What needs to be done: Give back, exactly as written, the lines from the beginning of the listing through the one that contains "flat lower jaw.".

Supplied information:
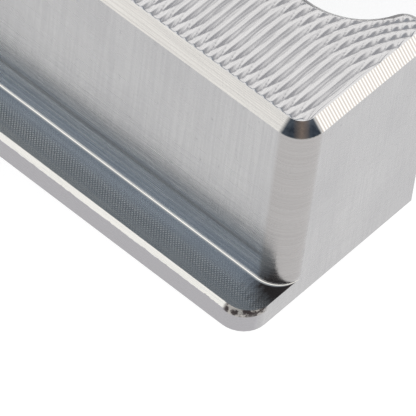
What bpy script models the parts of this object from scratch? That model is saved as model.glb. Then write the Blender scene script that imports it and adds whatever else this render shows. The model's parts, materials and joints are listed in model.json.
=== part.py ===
"""Screw-driven felling wedge: a fork-shaped upper jaw hinged at the nose of a flat lower jaw.

A spindle with a trapezoidal thread draws a steel spreader forward between the jaws, which lifts
the rear of the upper jaw.  +X points to the nose, +Z is up, and the sole stands on z = 0.
Every size is in millimetres here and becomes metres in the mesh helpers.
"""

import math

import bmesh
import bpy
from mathutils import Matrix, Vector

MM = 0.001
GAP = 0.3

# Overall size and the parting plane between the two jaws.
BUTT_X = -150.0
NOSE_X = 150.0
JAW_TOP_Z = 51.0
PARTING_Z = 6.0

# Upper jaw: block, flange and their edges.
BLOCK_HALF_Y = 53.5
FLANGE_HALF_Y = 61.7
LEDGE_Z = 11.0
CORNER_RADIUS = 5.0
TOP_CHAMFER = 2.1
FLANGE_CHAMFER = 0.75
SLOPE_START_X = -55.0
SLOPE_END_Z = 10.0
FLANGE_TAPER_X = (104.0, 126.0)
FLANGE_TAPER_HALF_Y = 50.0

# Channel between the legs, with one round socket scallop in each leg.
CHANNEL_HALF_Y = 18.9
CHANNEL_FRONT_X = 97.0
CHANNEL_CORNER_RADIUS = 4.0
SCALLOP_RADIUS = 13.0
SCALLOP_X = BUTT_X + 20.1
SCALLOP_Y = 16.1
SCALLOP_LIP_RADIUS = 2.9

# Nose hinge.
BARREL_RADIUS = 5.0
HINGE_X = NOSE_X - BARREL_RADIUS
HINGE_Z = BARREL_RADIUS
PIN_RADIUS = 2.2
PIN_BORE_RADIUS = 2.3
PLUG_LENGTH = 2.4
KNUCKLES = 5
JAW_FRONT_X = HINGE_X - BARREL_RADIUS - 0.4

# Lower jaw.
LOWER_REAR_X = -95.0
LOWER_HALF_Y = 53.2
LOWER_TOP_Z = PARTING_Z - GAP
EAR_X = (-57.0, -28.0)

# Spreader, its travel, and the opening that it gives at the nose hinge.
TRAVEL = 80.0
OPENING = math.radians(6.0)
SPREADER_HALF_Y = 40.5
SPREADER_X = (-44.0, 10.0)
SPREADER_BOTTOM_Z = 6.1
CONTACT_X = -20.0
CONTACT_Z = 28.0
PRONG_Z = 14.0
HOUSING_FRONT_X = -12.0
POCKET_X = (-53.0, CHANNEL_FRONT_X)
POCKET_HALF_Y = 41.2

# Nut pocket in the spreader.
NUT_X = (-40.0, -16.0)
NUT_HALF_Y = 11.3
NUT_FLOOR_Z = 7.0
COVER_THICKNESS = 3.0
COVER_HALF_Y = 17.6

# Spindle line.
SPINDLE_Z = 16.0
HEX_FLATS = 13.0
HEX_X = (-108.5, -94.0)
SHANK_RADIUS = 5.5
THREAD_RADIUS = 6.0
THREAD_X = (-52.0, 66.0)
COLLAR_RADIUS = 9.0
COLLAR_X = (-64.8, -58.0)
JOURNAL_RADIUS = 4.0
JOURNAL_END_X = 79.6

# Bearing block and the rings inside it.
BLOCK_X = (-92.0, -54.0)
BEARING_BLOCK_HALF_Y = 18.5
BEARING_BLOCK_Z = (4.8, 32.0)
HOUSING_BORE_RADIUS = 9.6
RING_OUTER_RADIUS = 9.3
RING_INNER_RADIUS = 5.8
SHOULDER_X = -76.0
SEAL_X = (-91.7, -88.3)
REAR_RACE_X = (-75.7, -72.7)
CAGE_X = (-72.4, -68.4)
FRONT_RACE_X = (-68.1, -65.1)
LOCK_RING_X = (-57.6, -54.3)
BALLS = 10

# Front support of the spindle.
FRONT_BLOCK_X = (69.0, 82.0)
FRONT_BLOCK_HALF_Y = 17.0
FRONT_BLOCK_TOP_Z = 21.8
BUSH_X = (69.3, 79.9)
BUSH_RADIUS = 5.2
BUSH_BORE_RADIUS = 4.1

# Slide strips that the spreader runs on.
STRIP_X = (-46.0, 94.0)
STRIP_Y = (28.0, 38.0)
STRIP_Z = (2.8, 5.85)

# Keepers that stop the upper jaw at its full opening; the jaw swings forward past them.
KEEPER_Y = (57.0, FLANGE_HALF_Y)
CLAW_INNER_Y = 54.0
CLAW_Z = (32.6, 37.0)
SEAT_SWING = 2.4

ROUND_SIDES = 32
SMALL_SIDES = 20

MATERIALS = {
    "milled_aluminium": ((0.72, 0.72, 0.71), 0.34, 1.0),
    "lower_aluminium": ((0.60, 0.60, 0.60), 0.40, 1.0),
    "hardened_steel": ((0.38, 0.38, 0.40), 0.30, 1.0),
    "spindle_steel": ((0.50, 0.50, 0.52), 0.25, 1.0),
    "bearing_steel": ((0.62, 0.63, 0.65), 0.15, 1.0),
    "bronze": ((0.62, 0.40, 0.16), 0.35, 1.0),
    "black_oxide": ((0.05, 0.05, 0.055), 0.45, 0.6),
    "seal_rubber": ((0.02, 0.02, 0.02), 0.80, 0.0),
}


def clear_scene():
    """Remove every object of the start-up scene."""
    for obj in list(bpy.data.objects):
        bpy.data.objects.remove(obj, do_unlink=True)


def make_collection(name):
    """Make a collection under the scene's own."""
    collection = bpy.data.collections.new(name)
    bpy.context.scene.collection.children.link(collection)
    return collection


def make_material(name):
    """Make a Principled material with a listed colour, roughness and metallic value."""
    colour, roughness, metallic = MATERIALS[name]
    material = bpy.data.materials.new(name)
    material.use_nodes = True
    shader = material.node_tree.nodes["Principled BSDF"]
    shader.inputs["Base Color"].default_value = (*colour, 1.0)
    shader.inputs["Roughness"].default_value = roughness
    shader.inputs["Metallic"].default_value = metallic
    material.diffuse_color = (*colour, 1.0)
    return material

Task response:
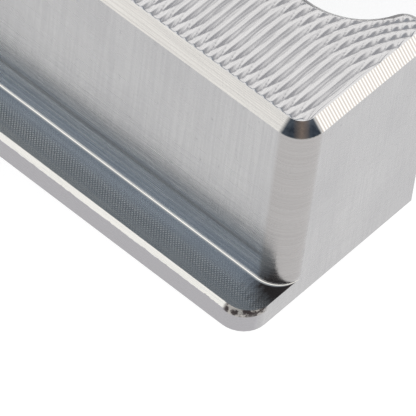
What bpy script models the parts of this object from scratch? That model is saved as model.glb. Then write the Blender scene script that imports it and adds whatever else this render shows. The model's parts, materials and joints are listed in model.json.
=== part.py ===
"""Screw-driven felling wedge: a fork-shaped upper jaw hinged at the nose of a flat lower jaw.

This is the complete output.